Knowing the above (and I have little doubt that the Kremlin gauges social mood in Ukraine at least as well as I do), if my name were Vladimir Putin, I would be wringing my hands with glee. The stars seem to be coming together – finally, evidence (and press imagery) proving that Ukraine is a failed state!
But Putin’s thinking is likely not limited to Ukraine (although this county does seem to represent a kind of fetish for him). One of the dangers of focusing strictly on domestic Ukrainian political commotion, is that one neglects the wider picture within which the Kremlin operates. Putin has made it amply clear that the end goal of his foreign policy strategy is a “new Yalta” – an agreement with the US as to spheres of influence in Europe and the world. The current US administration has shown that it wants no part of this plan, but Obama’s term in office is coming to an end. In the meantime, Russia has been working hard to destabilize EU institutions by funding the activities of right-wing parties, and most recently by covertly undermining the leadership of Angela Merkel in Germany. All of these activities may well be coming to a head in the autumn.
October will be the time when Russia’s perceived adversary, the US, will be most politically vulnerable. By this time polls will show which candidate for the Presidency will be in the lead, and the serving President will be focused on winding down international commitments, rather than extending them. A Trump Presidency would likely give Putin the opportunity to strike the deal that he craves, but if pre-election polls show Clinton leading, Kremlin strategists might well consider overt military action against the Baltics in order to finally test the durability of NATO’s Article 5 (this is former general Sir Alexander Richard Shirreff’s scenario). It is widely known that the Latvia and Estonia are effectively undefendable in case of direct Russian attack, and a politically weakened Merkel, a lame-duck Obama, and an ISIS-occupied Hollande, may well opt for negotiating with Putin under such circumstances, rather than responding militarily. The strategic fact that NATO would be ruined as a result of their inaction would likely fall victim to political expedience of the moment. Weakness in the face of Russia would certainly boost Trump’s chances of election (the US electorate could doubtless be encouraged to vote against the “weak” Democrats), and Putin would face a more amenable US rival after January 2017. Checkmate for the Kremlin…
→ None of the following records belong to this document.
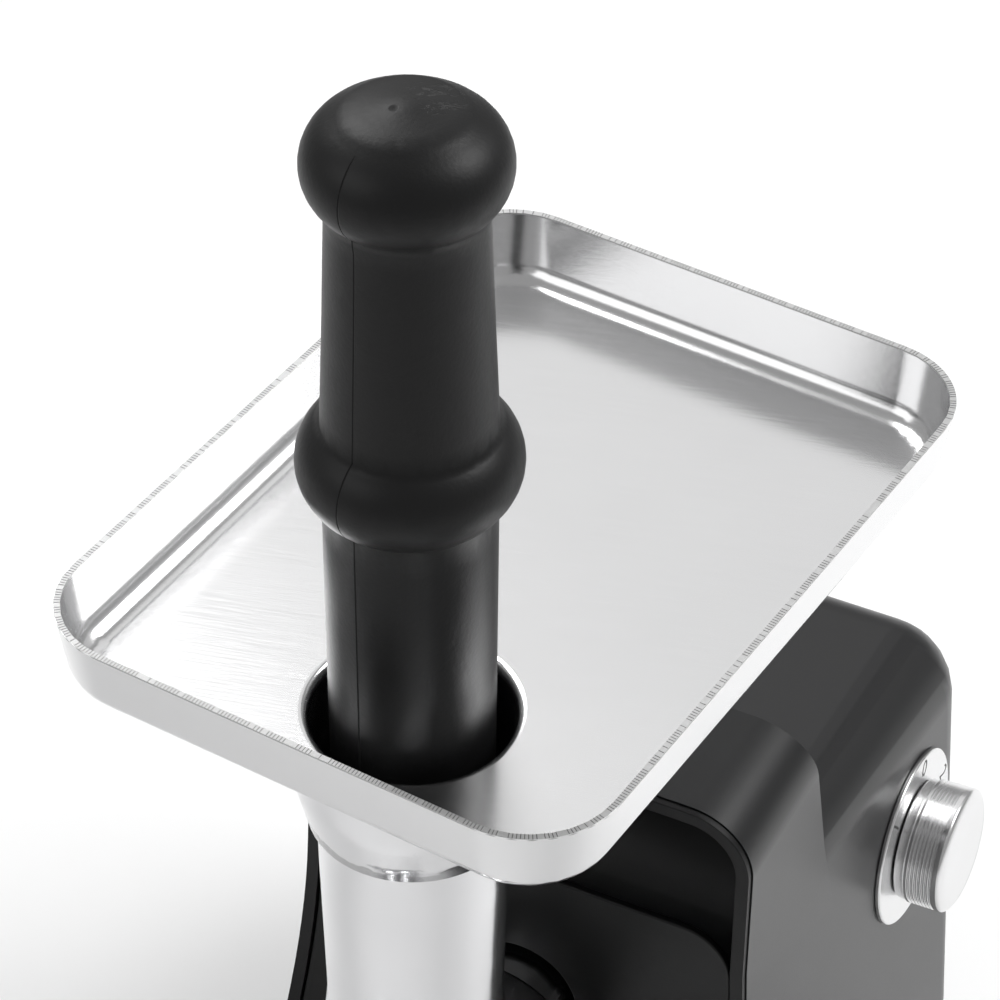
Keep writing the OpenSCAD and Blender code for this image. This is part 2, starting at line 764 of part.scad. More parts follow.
module gearbox_cover() color(black) machine() difference() {
    union() {
        front_view(case_back, case_back + cover_t) {
            case_outline(case_wall);
            for (p = case_ears) translate(p) circle(ear_r);
            hull() {
                translate([0, motor_z]) circle(16, $fn = 32);
                translate([-bolt_offset, motor_z - bolt_offset]) circle(6, $fn = 32);
                translate([bolt_offset, motor_z + bolt_offset]) circle(6, $fn = 32);
            }
        }
        rod(0, motor_z, bearing_r + 3, case_back, case_back + bearing_l + 1);
        rod(0, out_z, 12, case_back, case_back + 6);
        for (p = [[first_x, first_z], [second_x, second_z]]) rod(p[0], p[1], 6, case_back, case_back + 5);
    }
    rod(0, motor_z, bearing_r + 0.02, case_back + 1, case_back + 20);
    rod(0, motor_z, 8, case_back - 1, case_back + 20);
    rod(0, out_z, 8 + fit, case_back - 1, case_back + 5);
    rod(first_x, first_z, pin_r + 0.02, case_back - 1, case_back + 4);
    rod(second_x, second_z, pin_r + 0.02, case_back - 1, case_back + 4);
    case_screw_holes();
    for (p = case_ears) rod(p[0], p[1], 3.9, case_back + cover_t, case_back + 20);
    for (m = [-1, 1])
        rod(m * bolt_offset, motor_z + m * bolt_offset, 2 + fit, case_back - 1, case_back + 10);
}

module gearbox_screws() color(steel) machine() {
    for (p = case_ears) {
        rod(p[0], p[1], screw_r, case_back - 14, case_back + cover_t + 0.5);
        rod(p[0], p[1], 3.6, case_back + cover_t, case_back + cover_t + 2.4);
    }
}

module gear_pins() color(steel) machine() {
    rod(second_x, second_z, pin_r, case_front + 1.5, case_back + 3.8);
    rod(first_x, first_z, pin_r, case_front + 1.5, case_back + 3.8);
}

// Outline of a spur gear: three points on each flank of every tooth, first tooth on +X
function flank_a(rb, r) = let (t = sqrt(max(0, pow(r / rb, 2) - 1))) t * 180 / PI - atan(t);
function gear_points(n, m, add, ded) =
    let (
        rp = n * m / 2, rb = rp * cos(20), rt = rp + add * m, rr = rp - ded * m,
        half = 90 / n + flank_a(rb, rp) - backlash / 2 / rp * 180 / PI / 2,
        rads = [rr, rp - 0.35 * ded * m, rp + 0.35 * add * m, rt],
        side = [for (r = rads) [r, half - flank_a(rb, r)]]
    )
    [for (i = [0:n - 1]) each concat(
        [for (p = side) let (a = 360 * i / n - p[1]) [p[0] * cos(a), p[0] * sin(a)]],
        [for (p = reversed(side)) let (a = 360 * i / n + p[1]) [p[0] * cos(a), p[0] * sin(a)]]
    )];

wheel_add = 0.8;
pinion_add = 0.85;
wheel_ded = 1.15;
pinion_ded = 1.1;

// Spur wheel from s0 to s1, turned by phase
module spur(x, z, n, m, span, phase, add, ded) {
    translate([x, span[0], z]) rotate([-90, 0, 0]) rotate(phase) linear_extrude(span[1] - span[0])
        polygon(gear_points(n, m, add, ded));
}

// Directions between axes as seen along +Y with the sheet's y downwards
dir_3 = atan2(-(second_z - out_z), second_x);
dir_2 = atan2(-(first_z - second_z), first_x - second_x);
dir_1 = atan2(-(motor_z - first_z), -first_x);
phase_out = dir_3;
phase_second = dir_3 + 180 + 180 / pinion_teeth;
phase_second_wheel = dir_2;
phase_first = dir_2 + 180 + 180 / pinion_teeth;
phase_first_wheel = dir_1;
phase_motor = dir_1 + 180 + 180 / pinion_teeth;

module output_gear() color(steel) machine() difference() {
    union() {
        spur(0, out_z, output_teeth, module_3, layer_3, phase_out, wheel_add, wheel_ded);
        rod(0, out_z, 11, case_front - 0.5, layer_3[0] + eps);
        rod(0, out_z, 8, layer_3[1] - eps, case_back + 4);
    }
    translate([0, case_front - 1, out_z]) rotate([-90, 0, 0])
        cylinder(d = (hex_af + 0.4) / cos(30), h = 11, $fn = 6);
}

module second_gear() color(steel) machine() difference() {
    union() {
        spur(second_x, second_z, second_teeth, module_2, layer_2, phase_second_wheel, wheel_add, wheel_ded);
        spur(second_x, second_z, pinion_teeth, module_3, [layer_3[0] - 0.5, layer_2[0] + eps],
             phase_second, pinion_add, pinion_ded);
        rod(second_x, second_z, 5.5, case_front + 4.5, layer_3[0] - 0.5 + eps);
        rod(second_x, second_z, 5.5, layer_2[1] - eps, case_back - 0.5);
    }
    rod(second_x, second_z, pin_r + fit, case_front, case_back);
}

module first_gear() color(steel) machine() difference() {
    union() {
        spur(first_x, first_z, first_teeth, module_1, layer_1, phase_first_wheel, wheel_add, wheel_ded);
        spur(first_x, first_z, pinion_teeth, module_2, [layer_2[0] - 0.5, layer_1[0] + eps],
             phase_first, pinion_add, pinion_ded);
        rod(first_x, first_z, 5, case_front + 4.5, layer_2[0] - 0.5 + eps);
        rod(first_x, first_z, 5, layer_1[1] - eps, case_back - 0.5);
    }
    rod(first_x, first_z, pin_r + fit, case_front, case_back);
}

module motor_shaft() color(steel) machine() {
    spur(0, motor_z, pinion_teeth, module_1, [layer_1[0] - 0.5, layer_1[1] + 0.5], phase_motor,
         pinion_add, pinion_ded);
    rod(0, motor_z, shaft_r, layer_1[1], bracket_s + bearing_l + 3);
}

module armature() color(steel) machine() difference() {
    rod(0, motor_z, armature_r, stator_span[0], stator_span[1]);
    rod(0, motor_z, shaft_r, stator_span[0] - 1, stator_span[1] + 1);
    for (i = [0:11]) translate([0, stator_span[0] - 1, motor_z]) rotate([0, 30 * i, 0])
        translate([-1.5, 0, 12]) cube([3, stator_span[1] - stator_span[0] + 2, 10]);
}

module rotor_winding() color(copper) machine() difference() {
    union() {
        turned(0, motor_z, [[0, stator_span[0] - 9], [10, stator_span[0] - 9], [16, stator_span[0] - 6],
                            [18, stator_span[0]], [0, stator_span[0]]]);
        turned(0, motor_z, [[0, stator_span[1]], [18, stator_span[1]], [16, stator_span[1] + 6],
                            [10, stator_span[1] + 9], [0, stator_span[1] + 9]]);
        for (i = [0:11]) translate([0, stator_span[0] - 1, motor_z]) rotate([0, 30 * i, 0])
            translate([-1.3, 0, 12.2]) cube([2.6, stator_span[1] - stator_span[0] + 2, 7.4]);
    }
    rod(0, motor_z, shaft_r, stator_span[0] - 20, stator_span[1] + 20);
}

module commutator() color(copper) machine() difference() {
    union() {
        rod(0, motor_z, commutator_r, commutator_span[0], commutator_span[1]);
        rod(0, motor_z, commutator_r + 2, stator_span[1] + 9, commutator_span[0] + 1);
    }
    rod(0, motor_z, shaft_r, stator_span[1], commutator_span[1] + 1);
}

module cooling_fan() color(black) machine() difference() {
    union() {
        rod(0, motor_z, fan_r, fan_span[0], fan_span[0] + 1.2);
        front_view(fan_span[0] + 1, fan_span[1]) translate([0, motor_z]) {
            circle(8);
            for (i = [0:8]) rotate(40 * i) translate([6, -0.7]) square([fan_r - 7.5, 1.4]);
        }
    }
    rod(0, motor_z, shaft_r, fan_span[0] - 1, fan_span[1] + 1);
}

// Part of a ring round the motor's axis, above and below the poles
module winding_section(r0, r1, half_a) {
    for (m = [0, 180]) translate([0, motor_z]) rotate(m) polygon(concat(
        arc(0, 0, r0, 90 - half_a, 90 + half_a, 10), arc(0, 0, r1, 90 + half_a, 90 - half_a, 10)
    ));
}

module motor_stator() color(steel) machine() front_view(stator_span[0], stator_span[1]) difference() {
    intersection() {
        translate([-stator_w / 2, motor_z - stator_w / 2]) square(stator_w);
        translate([0, motor_z]) circle(stator_w * 0.69);
    }
    translate([0, motor_z]) circle(armature_r + 0.5);
    winding_section(21, 32.4, 58);
    for (m = [-1, 1]) translate([m * bolt_offset, motor_z + m * bolt_offset]) circle(2 + fit);
}

module field_windings() color(copper) machine()
    front_view(stator_span[0] - winding_out, stator_span[1] + winding_out) winding_section(24, 32.2, 55);

module motor_bearings() color(steel) machine() {
    for (s = [case_back + 1, bracket_s + 0.5]) difference() {
        rod(0, motor_z, bearing_r, s, s + bearing_l);
        rod(0, motor_z, shaft_r + fit, s - 1, s + bearing_l + 1);
    }
}

module motor_bracket() color(steel) machine() difference() {
    union() {
        front_view(bracket_s, bracket_s + 3) hull() {
            translate([0, motor_z]) circle(18, $fn = 32);
            for (m = [-1, 1]) translate([m * bolt_offset, motor_z + m * bolt_offset]) circle(6, $fn = 32);
        }
        rod(0, motor_z, bearing_r + 3, bracket_s, bracket_s + bearing_l + 2);
    }
    rod(0, motor_z, bearing_r + 0.02, bracket_s + 0.5, bracket_s + 20);
    rod(0, motor_z, 8, bracket_s - 1, bracket_s + 20);
    for (m = [-1, 1])
        rod(m * bolt_offset, motor_z + m * bolt_offset, 2 + fit, bracket_s - 1, bracket_s + 10);
}

module motor_bolts() color(steel) machine() for (m = [-1, 1]) {
    rod(m * bolt_offset, motor_z + m * bolt_offset, 2, case_back + 0.5, bracket_s + 3.5);
    rod(m * bolt_offset, motor_z + m * bolt_offset, 3.8, bracket_s + 3, bracket_s + 6);
}

module brush_holders() color("goldenrod") machine() for (m = [0, 1]) mirror([m, 0, 0]) difference() {
    translate([12.5, bracket_s - 11, motor_z - 5.5]) cube([16, 11, 11]);
    translate([12, bracket_s - 9, motor_z - 4.1]) cube([18, 6.2, 8.2]);
}

module carbon_brushes() color(black) machine() for (m = [0, 1]) mirror([m, 0, 0]) difference() {
    translate([8, bracket_s - 8.9, motor_z - 4]) cube([17, 6, 8]);
    rod(0, motor_z, commutator_r + 0.06, bracket_s - 20, bracket_s);
}

module cord_gland() color(black) machine() {
    turned(gland_x, gland_z, [
        [cord_r, body_rear - 5], [gland_r, body_rear - 5], [gland_r, body_rear],
        [gland_r + 2.5, body_rear], [gland_r + 2.5, body_rear + gland_t - 0.6],
        [gland_r + 1.9, body_rear + gland_t], [cord_r, body_rear + gland_t]
    ]);
}

housing();
front_bezel();
front_panel();
base_plate();
rubber_feet();
base_screws();
head_socket();
lock_button();
dial_plate();
knob();
switch_shaft();
rotary_switch();
grinder_head();
auger();
auger_bush();
cutting_blade();
cutting_plate();
ring_nut();
tray();
pusher();
gearbox_case();
gearbox_cover();
gearbox_screws();
gear_pins();
output_gear();
second_gear();
first_gear();
motor_shaft();
armature();
rotor_winding();
commutator();
cooling_fan();
motor_stator();
field_windings();
motor_bearings();
motor_bracket();
motor_bolts();
brush_holders();
carbon_brushes();
cord_gland();
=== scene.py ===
import json
import math

import bmesh
import bpy
from mathutils import Matrix, Vector

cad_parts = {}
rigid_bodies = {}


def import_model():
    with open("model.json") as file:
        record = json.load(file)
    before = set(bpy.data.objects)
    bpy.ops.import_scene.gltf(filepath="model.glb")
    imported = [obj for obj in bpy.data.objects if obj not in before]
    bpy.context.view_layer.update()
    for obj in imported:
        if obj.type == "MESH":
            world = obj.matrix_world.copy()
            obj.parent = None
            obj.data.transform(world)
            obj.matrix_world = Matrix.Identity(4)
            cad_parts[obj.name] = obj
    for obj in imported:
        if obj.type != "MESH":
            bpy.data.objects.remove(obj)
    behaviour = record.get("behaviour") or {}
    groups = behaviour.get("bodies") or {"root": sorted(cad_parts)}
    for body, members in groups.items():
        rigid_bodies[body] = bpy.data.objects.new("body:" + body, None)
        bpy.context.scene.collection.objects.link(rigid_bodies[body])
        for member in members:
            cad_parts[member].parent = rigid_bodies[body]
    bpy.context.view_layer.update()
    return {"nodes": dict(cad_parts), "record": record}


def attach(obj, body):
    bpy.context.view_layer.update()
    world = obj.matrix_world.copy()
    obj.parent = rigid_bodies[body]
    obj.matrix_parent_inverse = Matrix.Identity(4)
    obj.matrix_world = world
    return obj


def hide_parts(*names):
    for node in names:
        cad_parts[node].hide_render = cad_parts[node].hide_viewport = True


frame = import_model()

MM = 0.001

# The feed tube: its axis, and the bead under its flared mouth.
TUBE_Y = -0.08845
BEAD_HEIGHTS = (0.2565, 0.2625)
BEAD_REACH = 23.4 * MM
BEAD_LIFT = 8.0 * MM

# The tray's rim: a rounded rectangle, its middle measured from the tube's axis before the tray's turn.
TRAY_TURN = math.radians(-5.7)
RIM_Z = 0.320
RIM_HALF = (0.0752, 0.1027)
RIM_CORNER = 0.0232
RIM_CORNER_STEPS = 8
RIM_MIDDLE = (-0.0078, 0.0599)
BAND_DROP = 0.21 * MM

# The knob and the dial plate, measured outwards from the side wall.
KNOB_RADIUS = 18.6 * MM
KNOB_HEIGHT = 14.7 * MM
KNOB_LIFT = 2.1 * MM
KNOB_FOOT_EDGE = 0.4 * MM
STEEP = 1000.0  # makes a share of a groove's number jump from 0 to 1
DIAL_TOP = 1.6 * MM
DIGITS = (("1", -42), ("0", 15), ("2", 72))

# The pusher's mould marks: parting line, ejector dimple and gate, the last two on the ball's top.
PARTING_TOP = 0.468
PARTING_TURN = math.radians(-11.0)
PARTING_WIDTH = 0.26 * MM
DIMPLE = (-1.5 * MM, TUBE_Y - 3.0 * MM, 0.4728)
DIMPLE_RADIUS = 1.3 * MM
GATE = (4.0 * MM, TUBE_Y + 6.0 * MM, 0.4720)
GATE_RADIUS = 7.5 * MM

# CAD nodes that get a smooth-shaded copy, and the width of the broken edges of some.
SMOOTHED = ("auger", "housing", "tray", "pusher", "grinder_head", "ring_nut", "head_socket", "cutting_plate",
            "base_plate", "rubber_feet", "lock_button", "dial_plate", "front_bezel", "front_panel",
            "cord_gland")
BROKEN_EDGES = {"front_bezel": 0.5 * MM, "front_panel": 0.6 * MM, "housing": 0.4 * MM, "dial_plate": 0.2 * MM}
BEVEL_FROM = math.radians(40)
MERGE_WITHIN = 3e-6

# Stage and camera.
WORLD_GLOW = 0.32
FLOOR_SIZE = 8.0
CAMERA_PLACE = (0.31790, -0.69058, 0.93450)
CAMERA_TURN = (50.0416, -0.3753, 26.4423)
CAMERA_LENS = 141.30

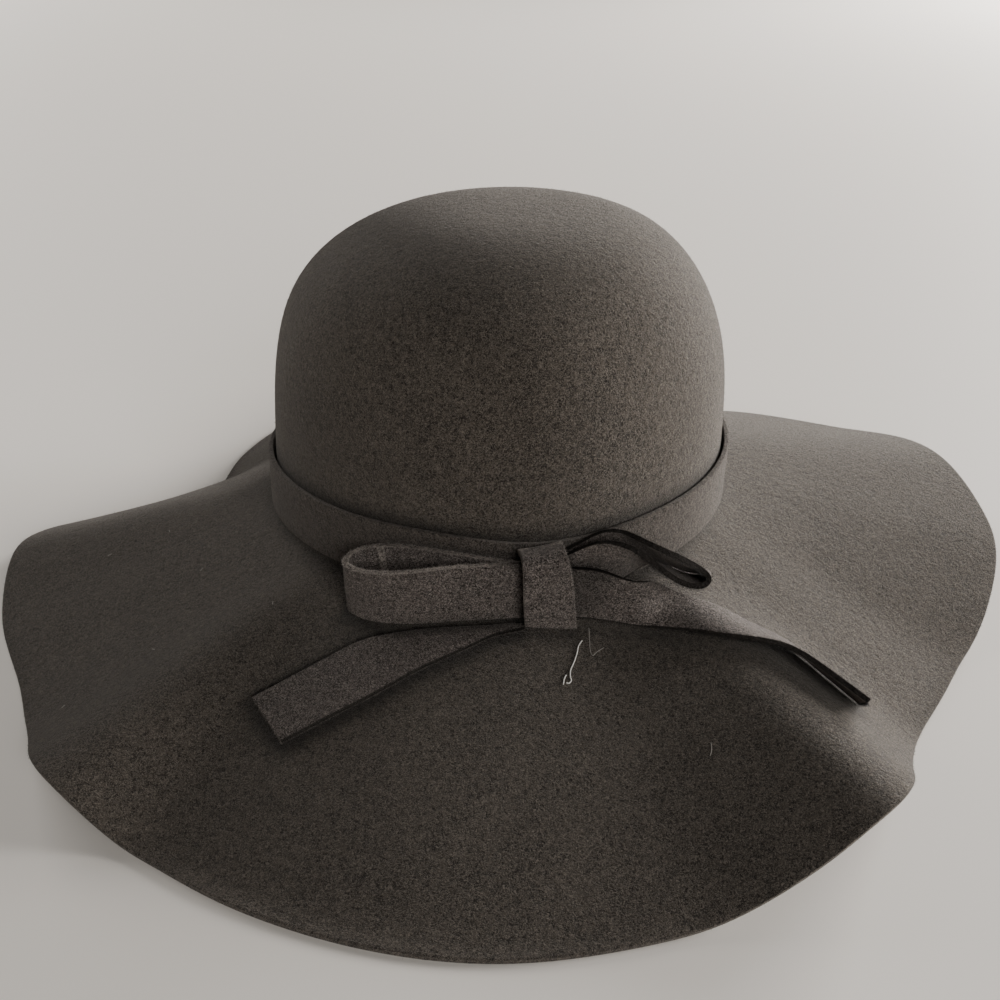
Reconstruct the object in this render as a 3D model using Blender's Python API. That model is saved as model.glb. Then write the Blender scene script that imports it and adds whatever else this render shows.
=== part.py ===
"""A floppy felt hat: a domed crown and a wide waved brim in one piece of felt, with a band and a flat bow.

Metres, +Z up, the bow towards -Y. The hat rests on its brim, on the plane z = 0, and the origin is on that
plane under the middle of the hat. Azimuths are degrees round the crown's axis, from +X towards +Y, so the
front of the hat is at -90.
"""

import math

import bpy
from mathutils import Vector

# Driving dimensions
HEAD_RADIUS = 0.0906
FELT_THICKNESS = 0.0020
CROWN_DEPTH = 0.1181
BRIM_WIDTH = 0.1270
FOOT_HEIGHT = 0.0463
FOOT_BEND = 0.0062
STRIP_WIDTH = 0.0222
STRIP_THICKNESS = 0.0020
BAND_EASE = 0.0010
BAND_LIFT = 0.0026
KNOT_WIDTH = 0.0185
CLEARANCE = 0.0005

# Colours of the felt, and its roughness
BODY_COLOUR = (0.085, 0.075, 0.066)
BAND_COLOUR = (0.072, 0.062, 0.056)
LOOP_COLOUR = (0.068, 0.058, 0.053)
TAIL_COLOUR = (0.074, 0.064, 0.058)
KNOT_COLOUR = (0.080, 0.069, 0.062)
FELT_ROUGHNESS = 0.95

# Shape of the dome: where it leaves the straight wall, how square its shoulder is, how far its top leans
SHOULDER_START = 0.21
SHOULDER_UP = 2.82
SHOULDER_OUT = 3.12
CROWN_LEAN = 0.10
LEAN_START = 12.0

# How finely the felt is divided
COLUMNS = 96
DOME_RINGS = 8
BRIM_SHARES = (1.0, 0.955, 0.87, 0.75, 0.62, 0.48, 0.35, 0.22, 0.12)
BEND_STEPS = (0.0, 0.34, 0.67)
WALL_SHARES = (0.12, 0.21)

# The folds of the brim, once round the hat. Reach is the rim's distance from the crown in plan and belly
# the rise of the middle over a straight fall, as shares of the brim's width. Height is the rim's height as a
# share of the foot's height, and a height below nothing is felt that lies flattened on the surface.
BRIM_FOLDS = (
    # azimuth, reach, height, belly
    (-90.0, 1.005, -0.05, 0.00),
    (-110.0, 0.975, -0.05, 0.00),
    (-122.0, 0.950, -0.04, 0.00),
    (-132.5, 1.000, 0.36, 0.00),
    (-142.0, 0.915, 0.07, 0.00),
    (-153.0, 0.880, -0.05, 0.00),
    (-166.0, 0.925, -0.02, 0.00),
    (-180.0, 0.955, 0.16, 0.00),
    (-192.0, 0.700, 0.04, 0.02),
    (-205.0, 0.500, -0.05, 0.05),
    (-218.0, 0.630, -0.05, 0.04),
    (-232.0, 0.780, -0.05, 0.02),
    (-246.0, 0.910, 0.08, 0.00),
    (-261.0, 0.980, 0.32, 0.00),
    (-278.0, 0.950, 0.04, 0.00),
    (-294.0, 0.930, -0.05, 0.00),
    (-310.0, 0.970, 0.16, 0.00),
    (-324.0, 1.000, 0.36, 0.00),
    (-342.0, 1.045, 0.68, 0.00),
    (-356.0, 1.045, 0.46, 0.00),
    (-8.0, 0.950, 0.17, 0.00),
    (-20.0, 0.840, -0.04, 0.00),
    (-34.0, 0.800, -0.02, 0.00),
    (-44.0, 0.870, 0.26, 0.00),
    (-52.0, 0.990, 0.54, 0.00),
    (-61.0, 0.985, 0.28, 0.00),
    (-73.0, 0.980, 0.00, 0.00),
)

# How far the corner between crown and brim rises and dips round the hat, as a share of its height.
CROWN_FOOT = (
    # azimuth, rise
    (-20.0, 0.070),
    (-50.0, 0.030),
    (-80.0, -0.055),
    (-106.0, 0.000),
    (-130.0, -0.030),
    (-155.0, -0.070),
    (-180.0, -0.140),
    (-205.0, -0.200),
    (-235.0, -0.130),
    (-270.0, -0.030),
    (-310.0, 0.050),
    (-345.0, 0.080),
)

# Soft dents and swells of the crown. Height, spread up the crown and depth are shares of the crown's depth.
CROWN_DENTS = (
    # azimuth, height, spread round, spread up, depth
    (-112.0, 0.62, 22.0, 0.16, 0.020),
    (-74.0, 0.72, 18.0, 0.16, -0.010),
    (-165.0, 0.76, 40.0, 0.16, -0.014),
)

# The bow's loops, from the knot out along the band, round the tip and back along the front, by the strip's
# upper edge. Outward is from the band's face and height above the band's lower edge, as shares of the
# strip's width. Lean is the strip's angle from hanging straight down, facing the way in which it leans, and
# spread the share of its width that isn't gathered in.
LEFT_LOOP = (
    # azimuth, outward, height, lean, facing, spread
    (-79.4, 0.085, 0.715, 0.0, 100.0, 0.88),
    (-85.6, 0.085, 0.718, 0.0, 94.0, 0.90),
    (-91.9, 0.075, 0.740, 0.0, 88.0, 0.90),
    (-99.2, 0.075, 0.756, 0.0, 80.0, 0.90),
    (-106.6, 0.085, 0.745, 0.0, 73.0, 0.90),
    (-112.6, 0.131, 0.712, 0.0, 68.0, 0.92),
    (-115.4, 0.226, 0.692, 0.0, 68.0, 0.93),
    (-117.6, 0.366, 0.668, -2.0, 70.0, 0.95),
    (-118.4, 0.520, 0.645, 2.0, 74.0, 0.97),
    (-118.5, 0.652, 0.622, 8.0, 80.0, 1.00),
    (-117.9, 0.748, 0.606, 12.0, 90.0, 1.00),
    (-117.0, 0.800, 0.592, 15.0, 100.0, 1.00),
    (-115.6, 0.815, 0.585, 14.0, 106.0, 1.00),
    (-113.5, 0.825, 0.583, 11.0, 109.0, 1.00),
    (-109.7, 0.800, 0.617, 8.0, 110.0, 1.00),
    (-103.8, 0.693, 0.697, 4.0, 112.0, 1.00),
    (-97.9, 0.502, 0.758, 1.0, 105.0, 1.00),
    (-91.5, 0.363, 0.793, 0.0, 95.0, 1.00),
    (-85.2, 0.286, 0.821, 0.0, 94.0, 1.00),
    (-79.4, 0.265, 0.825, 0.0, 100.0, 1.00),
)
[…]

Now back to Ukraine. If western leaders balk at the risk of triggering nuclear war by defending the Baltic states, Putin will certainly feel emboldened in Ukraine, and a renewed attempt to occupy a land bridge to Crimea (via Mariupol and Berdyansk) may well be in the cards. The Ukrainian electorate, faced with a very real external threat, would likely turn to more radical political figures (e.g. Savchenko) for solutions, but this choice will be uneven territorially. The popular backlash against “three years of lost time” (possibly violent) would likely target the entire political elite (i.e. anyone holding political office), but the alternative figures that could come to power are unlikely to enjoy national support. Effective disintegration of the country into individually ruled fiefdoms cannot be ruled out…
I have been criticized for scaremongering before, but ignoring scenarios is never healthy. More than anything I hope I’m wrong about Savchenko, and that I’ve given way too much strategic credit to the Kremlin. Ukraine and Ukrainians will (of course) survive, and even prevail. But the autumn is shaping up to be hot – both domestically and internationally.